DELİLLERİN DEĞERLENDİRİLMESİ VE GEREKÇE:
Dava, 6102 sayılı TTK’nın geçici 7. maddesi uyarınca ticaret sicilinden re’sen terkin edilen şirketin adına kayıtlı taşınmaz malvarlığının tasfiyesinin sağlanması amacıyla ihyası istemine ilişkindir.
Mahkemece yapılan yargılama sonucunda; yukarıda yazılı gerekçelerle davanın kısmen kabulüne karar verildiği, karara karşı davacılar vekili ve davalı … tarafından istinaf kanun yoluna başvurulduğu anlaşılmıştır.
Dosya kapsamındaki bilgi ve belgelerin incelenmesinde, ihyası istenilen şirketin 13.06.2014 tarihinde 6102 sayılı TTK’nın geçici 7. maddesi uyarınca re’sen ticaret sicil kaydının silindiği, eldeki davanın şirket adına kayıtlı tasfiye edilmemiş taşınmazlar olduğundan bahisle 15.04.2022 tarihinde açıldığı görülmekle, şirketin terkininden itibaren 10 yıllık sürenin dolmamasına göre, davanın yasal süresi içinde açıldığı anlaşılmıştır. Yine, davacıların şirket ortaklarından muris …mirasçısı …. mirasçıları olduğu görülmekle, işbu davayı açmakta hukuki yararlarının bulunduğu da anlaşılmaktadır.
Re’sen terkin işleminin usulsüz olduğu anlaşılmakta olup, şirketin ihyasına karar verilmiş olması yerinde ise de, eldeki ihya istemli davada davacıların talebi dışına çıkılarak ve ihyanın amacına aykırı şekilde dava dışı şirketin yeniden faaliyetlerine devam etmek üzere canlandırılması ise sözkonusu olamayacağından, davalı …’in bu yöndeki istinaf itirazlarının reddi gerekmiştir.
Davacılar vekilinin istinaf itirazları ise, davalı …’e eski şirket yöneticisi sıfatından dolayı yöneltmiş oldukları başka davalar olduğundan, şirketin tasfiye memuru olarak bu şahsın atanmasının davacıların menfaatine aykırılık teşkil edeceğine dayalı olup, eldeki ihya davasında da bu davalının tasfiye memuru olarak atanma nedeni “şirketin eski yetkilisi” olmasından kaynaklı olmakla, şirkete yöneltilen/yöneltilecek başka davalarda da anılan davalıya şirket yetkilisi sıfatıyla husumet yöneltilmiş olması menfaat çatışması olarak kabul edilemeyeceğinden, bu itirazın da reddi gerekmiştir.

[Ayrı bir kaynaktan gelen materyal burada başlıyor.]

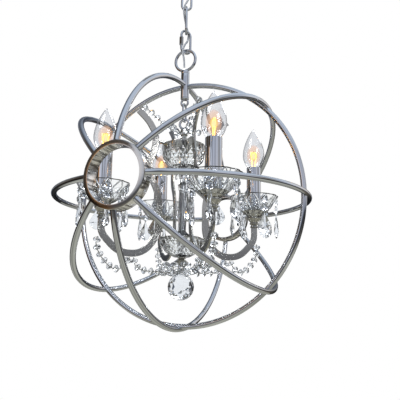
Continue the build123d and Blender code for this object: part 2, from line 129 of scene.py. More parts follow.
# A colour ramp from (position, colour) pairs over a range, fed by a value
def rampOver(tree, value, pairs, unit):
    first, last = pairs[0][0], pairs[-1][0]
    ends = {"From Min": first * unit, "From Max": last * unit}
    share = addNode(tree, "ShaderNodeMapRange", {"Value": value, **ends})
    ramp = addNode(tree, "ShaderNodeValToRGB", {"Fac": share.outputs[0]})
    for index, (at, colour) in enumerate(pairs):
        stops = ramp.color_ramp.elements
        stop = stops[index] if index < 2 else stops.new(1.0)
        stop.position = (at - first) / (last - first)
        stop.color = linear(colour)
    return ramp.outputs[0]


def metal(name, values):
    material, tree, shader = newMaterial(name, **{"Metallic": 1.0, "Base Color": linear(values["colour"])})
    rough = grain(tree, values["grainSize"], values["stretch"], values["smoothest"], values["roughest"])
    tree.links.new(rough, shader.inputs["Roughness"])
    height = grain(tree, values["grainSize"] / 2, values["stretch"], 0.0, 1.0)
    relief = {"Height": height, "Strength": values["bump"], "Distance": values["bumpDepth"] * mm}
    bump = addNode(tree, "ShaderNodeBump", relief)
    tree.links.new(bump.outputs[0], shader.inputs["Normal"])
    return material


# The mesh becomes an object of one material on its body, in place of its CAD nodes
def place(mesh, name, material, body, nodes=(), where=Matrix(), flat=False, sharpAngle=32):
    bmesh.ops.remove_doubles(mesh, verts=mesh.verts, dist=0.002)
    bmesh.ops.recalc_face_normals(mesh, faces=mesh.faces)
    bmesh.ops.transform(mesh, matrix=Matrix.Scale(mm, 4) @ where, verts=mesh.verts)
    for face in mesh.faces:
        face.smooth = not flat
    data = bpy.data.meshes.new(name)
    mesh.to_mesh(data)
    mesh.free()
    if not flat:
        data.set_sharp_from_angle(angle=radians(sharpAngle))
    piece = bpy.data.objects.new(name, data)
    bpy.context.collection.objects.link(piece)
    data.materials.append(material)
    if body:
        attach(piece, body)
    if nodes:
        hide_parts(*nodes)
    return piece


# A CAD node that stays gets its material
def dress(node, material):
    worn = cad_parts[node].data.materials
    worn.clear()
    worn.append(material)


# The place of a shape drawn in the XZ plane whose x axis runs along xDir and z axis along zDir
def facing(xDir, zDir, origin=Vector()):
    x, z = Vector(xDir).normalized(), Vector(zDir).normalized()
    turn = Matrix((x, z.cross(x), z)).transposed().to_4x4()
    return Matrix.Translation(origin) @ turn


# Even turns round an axis, shifted by a share of one step
def turnsRound(count, shift=0.0):
    return [2 * pi * (i + shift) / count for i in range(count)]


# A ring of points about Z at one radius, or at one radius for each turn
def ringAt(mesh, radius, height, turns):
    reach = radius if isinstance(radius, list) else [radius] * len(turns)
    return [mesh.verts.new((r * cos(a), r * sin(a), height)) for r, a in zip(reach, turns)]


def atHeight(height):
    return Matrix.Translation((0, 0, height))


# The level direction at a turn in degrees
def levelAt(turn):
    return Vector((cos(radians(turn)), sin(radians(turn)), 0))


def circle(radius, steps, start=0.0, sweep=360.0):
    count = steps if sweep == 360.0 else steps + 1
    turns = [radians(start + sweep * i / steps) for i in range(count)]
    return [Vector((radius * cos(a), 0, radius * sin(a))) for a in turns]


def roundSection(dia, steps=14):
    return [(dia / 2 * cos(a), dia / 2 * sin(a)) for a in turnsRound(steps)]


# A section swept along a path in the XZ plane; u lies in that plane and v along Y
def swept(path, section, closed=False, mesh=None):
    mesh = bmesh.new() if mesh is None else mesh
    rings = []
    for i, point in enumerate(path):
        before = path[i - 1] if closed or i else point
        after = path[(i + 1) % len(path)] if closed or i < len(path) - 1 else point
        across = (after - before).normalized().cross(forwards)
        rings.append([mesh.verts.new(point + across * u + forwards * v) for u, v in section])
    joinRings(mesh, rings, closed)
    if not closed:
        mesh.faces.new(rings[0])
        mesh.faces.new(rings[-1])
    return mesh


def joinRings(mesh, rings, closed=False):
    pairs = list(zip(rings, rings[1:])) + ([(rings[-1], rings[0])] if closed else [])
    for first, second in pairs:
        for j in range(len(first)):
            mesh.faces.new((first[j - 1], first[j], second[j], second[j - 1]))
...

Mahkemece yargılama giderleri davacılara yüklenmiş olup, davacıların istinaf istemlerinde bu yönde herhangi bir itirazlarının bulunmadığı görülmekle, bu husus istinaf incelemesine konu olmamıştır.
Yukarıda açıklanan nedenlerle, HMK 355. madde gereğince istinaf dilekçesinde belirtilen sebeplerle ve kamu düzenine ilişkin hususlarla sınırlı olarak yapılan inceleme neticesinde; davacılar vekili ve davalı …’ın istinaf itirazlarının HMK’nın 353/1-b.1. maddesi gereğince ayrı ayrı esastan reddine karar verilerek aşağıdaki şekilde hüküm kurulmuştur.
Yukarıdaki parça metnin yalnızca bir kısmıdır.